#### Data block
+ + + + +

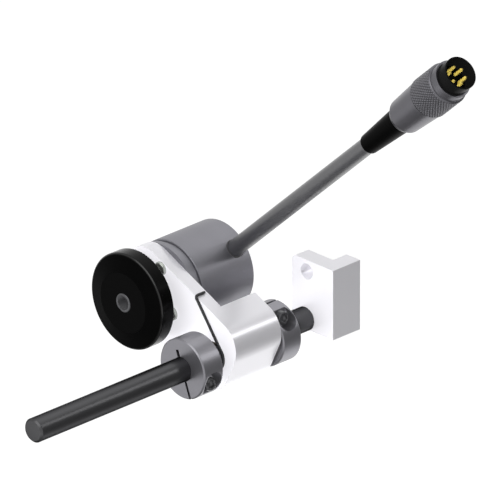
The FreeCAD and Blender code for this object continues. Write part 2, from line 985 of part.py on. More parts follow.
def friction_wheel_hub():
    """The disc with a boss behind it, keyed round its edge for the tyre."""
    bore = shaft_radius + seat_gap
    profile = (
        [(wheel_front, bore)]
        + wheel_key(0)
        + [
            (wheel_rear, wheel_boss_dia / 2),
            (boss_rear, wheel_boss_dia / 2),
            (boss_rear, bore),
        ]
    )
    hole = disc(set_screw_dia / 2 + seat_gap, 0, wheel_boss_dia, X_AXIS)
    hole.translate(Y_AXIS * set_screw_place)
    return on_encoder(turned(profile).cut(hole), shaft_flat_angle)


def friction_tyre():
    """The rubber tyre: a flat tread with tapered sides down to the disc."""
    half_tread = wheel_tread / 2
    radius = wheel_dia / 2
    flank = wheel_flank_dia / 2
    chamfer = wheel_rim_chamfer
    front = wheel_middle - half_tread
    rear = wheel_middle + half_tread
    profile = wheel_key(seat_gap) + [
        (rear, flank),
        (rear, radius - chamfer),
        (rear - chamfer, radius),
        (front + chamfer, radius),
        (front, radius - chamfer),
        (front, flank),
    ]
    return on_encoder(turned(profile))


def wheel_set_screw():
    """The headless screw that holds the wheel on the shaft's flat."""
    inner = shaft_radius - shaft_flat_depth + seat_gap
    outer = wheel_boss_dia / 2 - set_screw_recess
    body = disc(set_screw_dia / 2, inner, outer, X_AXIS)
    socket = hexagon(
        set_screw_socket, outer - set_screw_socket, outer + cut_margin, X_AXIS
    )
    screw = body.cut(socket)
    screw.translate(Y_AXIS * set_screw_place)
    return on_encoder(screw, shaft_flat_angle)


def cable_exit_ring():
    """The thin ring round the cable, held inside the can by its flange."""
    bore = cable_radius + seat_gap
    outer_end = encoder_radius + exit_ring_proud
    return on_cable(
        turned(
            [
                (clamp_end, bore),
                (outer_end, bore),
                (outer_end, exit_ring_radius),
                (exit_flange_end, exit_ring_radius),
                (exit_flange_end, exit_flange_radius),
                (clamp_end, exit_flange_radius),
            ],
            X_AXIS,
        )
    )


def cable_clamp():
    """The sleeve crimped on the cable inside the can, so that it can't be pulled out."""
    bore = cable_radius + seat_gap
    return on_cable(ring(bore, cable_radius + clamp_wall, clamp_start, clamp_end, X_AXIS))


def cable():
    """The round cable, from its tail in the can to its end in the connector."""
    return on_cable(disc(cable_radius, cable_start, relief_end, X_AXIS))


def bend_relief():
    """The tapered rubber sleeve, with a thicker tail held inside the back shell."""
    bore = cable_radius + seat_gap
    return on_cable(
        turned(
            [
                (relief_start, bore),
                (relief_end, bore),
                (relief_end, relief_tail_dia / 2),
                (shell_start + shell_shoulder, relief_tail_dia / 2),
                (shell_start + shell_shoulder, relief_end_dia / 2),
                (shell_start, relief_end_dia / 2),
                (relief_start, relief_start_dia / 2),
            ],
            X_AXIS,
        )
    )


def connector_back_shell():
    """The smooth shell behind the coupling ring, screwed on the sleeve's neck."""
    mouth = relief_end_dia / 2 + seat_gap
    bore = shell_bore_dia / 2
    neck = sleeve_neck_dia / 2 + seat_gap
    return on_cable(
        turned(
            [
                (shell_start, mouth),
                (shell_start + shell_shoulder - seat_gap, mouth),
                (shell_start + shell_shoulder - seat_gap, bore),
                (sleeve_start, bore),
                (sleeve_start, neck),
                (shell_end, neck),
                (shell_end, shell_end_dia / 2),
                (shell_start + shell_shoulder, shell_shoulder_dia / 2),
                (shell_start, shell_start_dia / 2),
            ],
            X_AXIS,
        )
    )


def connector_sleeve():
    """The inner sleeve: it holds the insert, and its shoulder keeps the coupling ring on."""
    bore = sleeve_bore_dia / 2
    neck = sleeve_neck_dia / 2
    return on_cable(
        turned(
            [
                (sleeve_start, bore),
                (insert_start, bore),
                (insert_start, sleeve_shoulder_dia / 2),
                (sleeve_shoulder_start, sleeve_shoulder_dia / 2),
                (sleeve_shoulder_start, neck),
                (sleeve_start, neck),
            ],
            X_AXIS,
        )
    )


def coupling_ring():
    """The knurled ring with its plain nose. Its rear lip turns on the sleeve's neck."""
    lip = sleeve_neck_dia / 2 + end_play
    bore = ring_bore_dia / 2
    outer = ring_dia / 2
    lip_end = ring_start + ring_lip
    body = turned(
        [
            (ring_start, lip),
            (lip_end, lip),
            (lip_end, bore),
            (nose_end, bore),
            (nose_end, ring_nose_dia / 2 - ring_chamfer),
            (nose_end - ring_chamfer, ring_nose_dia / 2),
            (ring_end, ring_nose_dia / 2),
            (ring_end, outer - ring_chamfer),
            (ring_end - ring_chamfer, outer),
            (ring_start + ring_chamfer, outer),
            (ring_start, outer - ring_chamfer),
        ],
        X_AXIS,
    )
    return on_cable(body.common(knurled_space()))


def knurled_space():
    """The space inside the knurl's ridges: a many-sided star over the ring's whole length."""
    crest = ring_dia / 2
    root = crest - knurl_depth
    points = []
    for i in range(2 * knurl_count):
        radius = crest if i % 2 == 0 else root
        turn = math.pi * i / knurl_count
        points.append(
            FreeCAD.Vector(
                ring_start - cut_margin, radius * math.cos(turn), radius * math.sin(turn)
            )
        )
    star = Part.Face(Part.makePolygon(points + points[:1]))
    length = nose_end - ring_start + 2 * cut_margin
    return star.extrude(X_AXIS * length)


def pin_places():
    """The contact pins on their circle, as points across the connector's axis."""
    turns = [
        math.radians(pin_first_angle) + 2 * math.pi * i / pin_count
        for i in range(pin_count)
    ]
    radius = pin_circle_dia / 2
    return [Y_AXIS * radius * math.cos(t) + Z_AXIS * radius * math.sin(t) for t in turns]


def connector_insert():
    """The black insert: a block that holds the pins, and a shroud round them."""
    outer = insert_dia / 2
    tail = sleeve_bore_dia / 2 - seat_gap
    inner = outer - insert_wall
    body = turned(
        [
            (insert_tail, 0),
            (cavity_floor, 0),
            (cavity_floor, inner),
            (insert_end, inner),
            (insert_end, outer),
            (insert_start, outer),
            (insert_start, tail),
            (insert_tail, tail),
        ],
        X_AXIS,
    )
    for place in pin_places():
        hole = disc(
            pin_dia / 2 + seat_gap, insert_tail - cut_margin, insert_end, X_AXIS
        )
        hole.translate(place)
        body = body.cut(hole)
    return on_cable(body)


def contact_pin(place):
    """One round contact pin, from its solder tail to its rounded tip."""
    radius = pin_dia / 2
    tip = pin_tip_chamfer
    pin = turned(
        [
            (insert_tail - pin_tail, 0),
            (insert_tail - pin_tail, radius),
            (pin_tip - tip, radius),
            (pin_tip, radius - tip),
            (pin_tip, 0),
        ],
        X_AXIS,
    )
    pin.translate(place)
    return on_cable(pin)


def all_pieces():
    """Every piece under its own name."""
    rear_bearing = rear_bearing_front
    pieces = {
        "guide_rod": guide_rod(),
        "mounting_bracket": mounting_bracket(),
        "bracket_screw": bracket_screw(),
        "front_collar": as_front_collar(collar_body(front_collar_width)),
        "front_collar_screw": as_front_collar(collar_clamp_screw()),
        "rear_collar": as_rear_collar(collar_body(rear_collar_width)),
        "rear_collar_screw": as_rear_collar(collar_clamp_screw()),
        "torsion_spring": torsion_spring(),
        "swing_arm": swing_arm(),
        "front_bush": front_bush(),
        "rear_bush": rear_bush(),
        "encoder_flange": encoder_flange(),
        "encoder_housing": encoder_housing(),
        "flange_o_ring": flange_o_ring(),
        "front_bearing_outer_ring": bearing_outer_ring(front_bearing_front),
        "front_bearing_balls": bearing_balls(front_bearing_front),
        "front_bearing_inner_ring": bearing_inner_ring(front_bearing_front),
        "rear_bearing_outer_ring": bearing_outer_ring(rear_bearing),
        "rear_bearing_balls": bearing_balls(rear_bearing),
        "rear_bearing_inner_ring": bearing_inner_ring(rear_bearing),
        "shaft_seal": shaft_seal(),
        "encoder_shaft": encoder_shaft(),
        "shaft_circlip": shaft_circlip(),
        "code_disc_hub": code_disc_hub(),
        "code_disc": code_disc_plate(),
        "light_source": light_source(),
        "photo_sensor": photo_sensor(),
        "circuit_board": circuit_board(),
        "board_posts": board_posts(),
        "board_screws": board_screws(),
        "friction_wheel_hub": friction_wheel_hub(),
        "friction_tyre": friction_tyre(),
        "wheel_set_screw": wheel_set_screw(),
        "cable_exit_ring": cable_exit_ring(),
        "cable_clamp": cable_clamp(),
        "cable": cable(),
        "bend_relief": bend_relief(),
        "connector_back_shell": connector_back_shell(),
        "connector_sleeve": connector_sleeve(),
        "coupling_ring": coupling_ring(),
        "connector_insert": connector_insert(),
    }
    for i, (along, across) in enumerate(flange_screw_places(), 1):
        pieces[f"encoder_screw_{i}"] = flange_screw(along, across)
    for i, place in enumerate(pin_places(), 1):
        pieces[f"contact_pin_{i}"] = contact_pin(place)
    return pieces


def save(name, shape):
    """Writes one piece: a single solid, or a group of separate solids."""
    solids = shape.Solids
    piece = solids[0] if len(solids) == 1 else Part.makeCompound(solids)
    if not solids or not piece.isValid():
        raise ValueError(f"{name} is not a valid solid")
    piece.exportStep(os.path.join("parts", f"{name}.step"))


os.makedirs("parts", exist_ok=True)
for piece_name, piece_shape in all_pieces().items():
    save(piece_name, piece_shape)
print("pieces", len(os.listdir("parts")))
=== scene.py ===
import json
import math

import bmesh
import bpy
from mathutils import Matrix, Vector

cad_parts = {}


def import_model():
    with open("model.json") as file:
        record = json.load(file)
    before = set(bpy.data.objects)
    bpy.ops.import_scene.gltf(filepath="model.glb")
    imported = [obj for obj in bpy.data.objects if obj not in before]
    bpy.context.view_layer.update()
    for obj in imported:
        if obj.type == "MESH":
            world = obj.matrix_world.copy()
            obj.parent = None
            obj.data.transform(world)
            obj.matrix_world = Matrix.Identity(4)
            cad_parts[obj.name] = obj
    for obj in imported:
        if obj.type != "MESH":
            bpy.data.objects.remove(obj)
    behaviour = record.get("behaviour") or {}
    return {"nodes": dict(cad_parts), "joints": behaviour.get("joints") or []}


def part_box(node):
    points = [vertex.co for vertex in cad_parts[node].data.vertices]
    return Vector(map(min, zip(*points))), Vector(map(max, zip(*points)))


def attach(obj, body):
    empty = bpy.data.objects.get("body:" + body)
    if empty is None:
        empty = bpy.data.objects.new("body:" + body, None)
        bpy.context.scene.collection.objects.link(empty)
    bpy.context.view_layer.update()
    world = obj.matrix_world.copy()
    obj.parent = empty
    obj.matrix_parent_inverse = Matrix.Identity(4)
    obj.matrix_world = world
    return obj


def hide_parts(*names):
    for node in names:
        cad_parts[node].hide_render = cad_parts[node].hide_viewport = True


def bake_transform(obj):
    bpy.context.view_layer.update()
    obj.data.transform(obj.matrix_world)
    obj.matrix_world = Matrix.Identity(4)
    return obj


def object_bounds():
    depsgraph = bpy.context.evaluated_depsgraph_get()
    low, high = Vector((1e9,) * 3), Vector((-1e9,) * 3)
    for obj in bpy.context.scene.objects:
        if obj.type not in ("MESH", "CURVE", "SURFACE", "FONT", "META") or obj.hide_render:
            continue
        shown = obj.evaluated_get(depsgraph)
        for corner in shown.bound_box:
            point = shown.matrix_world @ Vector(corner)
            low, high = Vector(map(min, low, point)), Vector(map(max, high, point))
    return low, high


# Friction wheel encoder: the looks of every piece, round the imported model.
# Sizes are in millimetres and are turned into metres where a piece is placed.

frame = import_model()
cad_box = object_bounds()
MM = 0.001
Y_AXIS = Vector((0, 1, 0))
UPRIGHT = Matrix.Rotation(math.pi / 2, 4, "X")       # local Y to local Z
SIDEWAYS = Matrix.Rotation(-math.pi / 2, 4, "Z")     # local Y to local X

# The three axes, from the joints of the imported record
joints = {joint["name"]: joint for joint in frame["joints"]}
ROD_POINT = Vector(joints["arm_swing"]["pos_m"])
ENCODER_POINT = Vector(joints["wheel_spin"]["pos_m"])
CABLE_LINE = Vector(joints["coupling_ring_turn"]["axis"]).normalized()
CABLE_POINT = Vector(joints["coupling_ring_turn"]["pos_m"])
arm_rise = math.atan2(ENCODER_POINT.z - ROD_POINT.z, ROD_POINT.x - ENCODER_POINT.x)

# Camera, from the photograph
VIEW_AZIMUTH = 45.33
VIEW_ELEVATION = 24.51
VIEW_TARGET = Vector((-0.14, -31.1, 19.18)) * MM
VIEW_WIDTH = 195.54 * MM
LENS = 1700.0
SENSOR = 36.0
CLIP = (0.1, 60.0)

# Fineness of the meshes
ROUND_STEPS = 160
SMALL_STEPS = 72
CORNER_STEPS = 3
CORNER_SHARE = 0.4     # a rounding takes up no more than this of the shorter side
EDGE = 0.15            # rounding of a machined edge
FINE_EDGE = 0.06
BLOCK_EDGE = 0.3       # of the two light blocks
SHARP = 35.0           # edges that turn by more degrees than this are rounded
STEEP = 50.0           # the same, for small pieces
MERGE = 0.002          # points nearer than this become one after a cut
FLAT_WEIGHT = 80       # how much the large faces set the shading of their edges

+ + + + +

#### Set exercise
Retype, word for word, every line from the line with "for piece_name, piece_shape" to the line with "obj.parent = None", inclusive. Add nothing.

#### Result
for piece_name, piece_shape in all_pieces().items():
    save(piece_name, piece_shape)
print("pieces", len(os.listdir("parts")))
=== scene.py ===
import json
import math

import bmesh
import bpy
from mathutils import Matrix, Vector

cad_parts = {}


def import_model():
    with open("model.json") as file:
        record = json.load(file)
    before = set(bpy.data.objects)
    bpy.ops.import_scene.gltf(filepath="model.glb")
    imported = [obj for obj in bpy.data.objects if obj not in before]
    bpy.context.view_layer.update()
    for obj in imported:
        if obj.type == "MESH":
            world = obj.matrix_world.copy()
            obj.parent = None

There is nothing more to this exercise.